Here’s another John Green vlog post I like, one March 28 but still very timely, on the subject of health insurance in the U.S. and the dismal level of conversation about it.
Passion tends to far exceed information or common sense on this subject. As I’ve mentioned before, I still hear people on the left say that we need single payer because that’s what all other developed countries have, when in fact not all do. Britain, Australia, Italy, Canada, and Taiwan all have some form of single-payer, for example, but the Netherlands, Germany, Japan, Switzerland, and Israel do not.

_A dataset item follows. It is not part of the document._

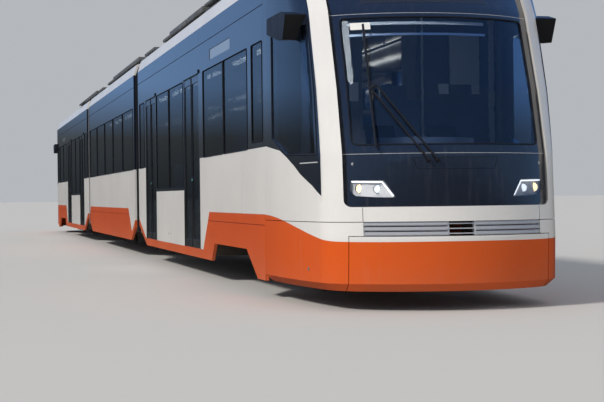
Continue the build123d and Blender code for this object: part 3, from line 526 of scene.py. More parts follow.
def paint(name, colour, darker, roughness, coat, dustTop, dustAmount, waviness=1.0, colourSocket=None):
    # sprayed vehicle paint: clear coat, slight colour drift, dust low down
    material, tree, shader = newMaterial(name, **{"Coat Roughness": 0.06, "IOR": 1.5})
    dust = useGroup(tree, roadDust, Top=dustTop, Amount=dustAmount)
    peel = useGroup(tree, orangePeel, Waviness=waviness)
    coordinates = objectPlace(tree)
    drift = addRange(tree, addNoise(tree, coordinates, 0.9, 4, 0.55), 0.35, 0.65)
    base = addMix(tree, drift, colour, darker)
    if colourSocket:
        base = colourSocket(tree, coordinates, base)
    base = addMix(tree, addMath(tree, "MULTIPLY", dust.outputs["Streaks"], 0.10), base, streakColour)
    base = addMix(tree, dust.outputs["Dust"], base, dustColour)
    link(tree, base, shader.inputs["Base Color"])
    rough = addMath(tree, "MULTIPLY_ADD", dust.outputs["Dust"], 0.5, roughness)
    rough = addMath(tree, "MULTIPLY_ADD", dust.outputs["Streaks"], 0.08, rough)
    link(tree, rough, shader.inputs["Roughness"])
    coating = addMath(tree, "SUBTRACT", coat, dust.outputs["Dust"])
    link(tree, addMath(tree, "MAXIMUM", coating, 0.0), shader.inputs["Coat Weight"])
    addBump(tree, shader, peel.outputs["Height"], 0.25, 0.004)
    return material


# The cab's orange sweep: its upper edge falls from the side to a level line round the nose
sweep = {
    # columns of the points: distance behind the nose, height
    "colour": (0.72, 0.100, 0.007, 1),
    "points": ((0.0, 0.617), (0.32, 0.617), (0.527, 0.625), (0.842, 0.669), (1.228, 0.732),
               (1.69, 0.799), (2.109, 0.835), (2.4, 0.845)),
}


def sweepMask(tree, coordinates):
    # 1 below the sweep's edge; the distance behind the nose is read on both cars at once
    split = separate(tree, coordinates)
    behind = addMath(tree, "SUBTRACT", noseX, addMath(tree, "ABSOLUTE", split["X"]))
    longest = sweep["points"][-1][0]
    curve = addNode(tree, "ShaderNodeFloatCurve")
    line = curve.mapping.curves[0]
    for index, (distance, height) in enumerate(sweep["points"]):
        if index == 0:
            line.points[0].location = (0, height)
        elif index == len(sweep["points"]) - 1:
            line.points[-1].location = (1, height)
        else:
            line.points.new(distance / longest, height)
    curve.mapping.update()
    link(tree, addMath(tree, "DIVIDE", behind, longest), curve.inputs["Value"])
    above = addMath(tree, "SUBTRACT", split["Z"], curve.outputs["Value"])
    return addRange(tree, above, -0.0015, 0.0015, 1, 0)


def sweepColour(tree, coordinates, base):
    return addMix(tree, sweepMask(tree, coordinates), base, sweep["colour"])


white = (0.80, 0.785, 0.765, 1)
whiteShade = (0.74, 0.73, 0.715, 1)
orange = sweep["colour"]
orangeShade = (0.66, 0.088, 0.006, 1)
navy = (0.012, 0.017, 0.030, 1)
navyShade = (0.009, 0.012, 0.022, 1)

# columns: name, colour, darker colour, roughness, coat, height that dust reaches, dust, waviness
whitePaint = paint("whitePaint", white, whiteShade, 0.32, 0.35, 0.9, 0.35)
orangePaint = paint("orangePaint", orange, orangeShade, 0.36, 0.3, 0.75, 0.5)
cabPaint = paint("cabPaint", white, whiteShade, 0.32, 0.4, 0.55, 0.35, 0.6, sweepColour)
bandPaint = paint("bandPaint", navy, navyShade, 0.10, 1.0, 1.2, 0.18, 0.5)
maskPaint = paint("maskPaint", navy, navyShade, 0.12, 1.0, 0.9, 0.10, 0.4)
doorPaint = paint("doorPaint", (0.016, 0.018, 0.024, 1), (0.012, 0.013, 0.017, 1), 0.22, 0.8, 1.2, 0.3)
endPostPaint = paint("endPostPaint", (0.30, 0.30, 0.31, 1), (0.25, 0.25, 0.26, 1), 0.4, 0.3, 1.5, 0.3)
# near black on the middle car's end frames is painted shade for the dark gap between the cars; the end cars'
# frames of the same kind are grey
paintedShadeBlack = paint("paintedShadeBlack", (0.022, 0.022, 0.024, 1), (0.018, 0.018, 0.019, 1), 0.5, 0.15, 1.5, 0.3)


def glassMaterial(name, colour, dustAmount):
    # coloured safety glass with faint wiped haze
    material, tree, shader = newMaterial(name, **{"Transmission Weight": 1.0, "IOR": 1.45})
    dust = useGroup(tree, roadDust, Top=3.2, Amount=dustAmount)
    base = addMix(tree, dust.outputs["Dust"], colour, (0.16, 0.15, 0.13, 1))
    link(tree, base, shader.inputs["Base Color"])
    link(tree, addMath(tree, "MULTIPLY", dust.outputs["Dust"], 0.25), shader.inputs["Roughness"])
    return material


# columns: name, colour, dust
glazing = glassMaterial("tintedGlass", (0.10, 0.13, 0.17, 1), 0.06)
cabGlazing = glassMaterial("cabGlass", (0.55, 0.64, 0.74, 1), 0.03)


def metal(name, colour, dirty, roughness, metallic, scale=6.0):
    # painted or bare metal below the floor and on the roof
    material, tree, shader = newMaterial(name)
    dirt = useGroup(tree, grime, Scale=scale)
    base = addMix(tree, dirt.outputs["Dirt"], colour, dirty)
    base = addMix(tree, addMath(tree, "MULTIPLY", dirt.outputs["Spots"], 0.5), base, rustColour)
    link(tree, base, shader.inputs["Base Color"])
    rough = addRange(tree, dirt.outputs["Dirt"], 0, 1, roughness, min(1, roughness + 0.3))
    link(tree, rough, shader.inputs["Roughness"])
    shine = addRange(tree, dirt.outputs["Dirt"], 0, 1, metallic, metallic * 0.4)
    link(tree, shine, shader.inputs["Metallic"])
    addBump(tree, shader, dirt.outputs["Height"], 0.5, 0.002)
    return material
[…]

What other countries do tend to have is universal or near-universal coverage and lower costs, achieved partly through smarter regulation and partly through the fact that they don’t have the horrendously complicated and inefficient Rube Goldberg system we have with so many different systems in one country. U.S. Medicare, for example, is a complex mix of insurance systems with public and private components. There’s basis Medicare Part A that provides coverage for hospital bills, optional Part B that covers doctor bills and the like, Part D that’s subsidized drug coverage through multiple private insurance companies, Part C (Medicare Advantage) that’s subsidized private insurance as an alternative to Part A and B and often also Part D, and there’s private Medigap insurance, heavily regulated but not subsidized, for paying some of all of what the government part of Medicare doesn’t pay, and can’t be used with Medicare Part C.
Meanwhile, the main thing people on the right seem to know about the Affordable Care Act (Obamacare) is that it’s bad and awful because it has something to do with the government. The number of misconceptions about it is amazing. I just had a discussion with an intelligent person who nonetheless mistakenly thought the out-of-pocket spending limit found on Obamacare policies was a spending limit on what insurance companies paid. In fact it’s a limit on what their customers pay. Obamacare certainly has its flaws (see this earlier post for one doctor’s ideas on how to improve it), but it’s amazing how much worse the Republican alternative passed by the House of Representatives is. Trump had promised insurance with lower premiums and deductibles and better coverage, and he ended up endorsing a House bill that’s would be close to the opposite of that for most people.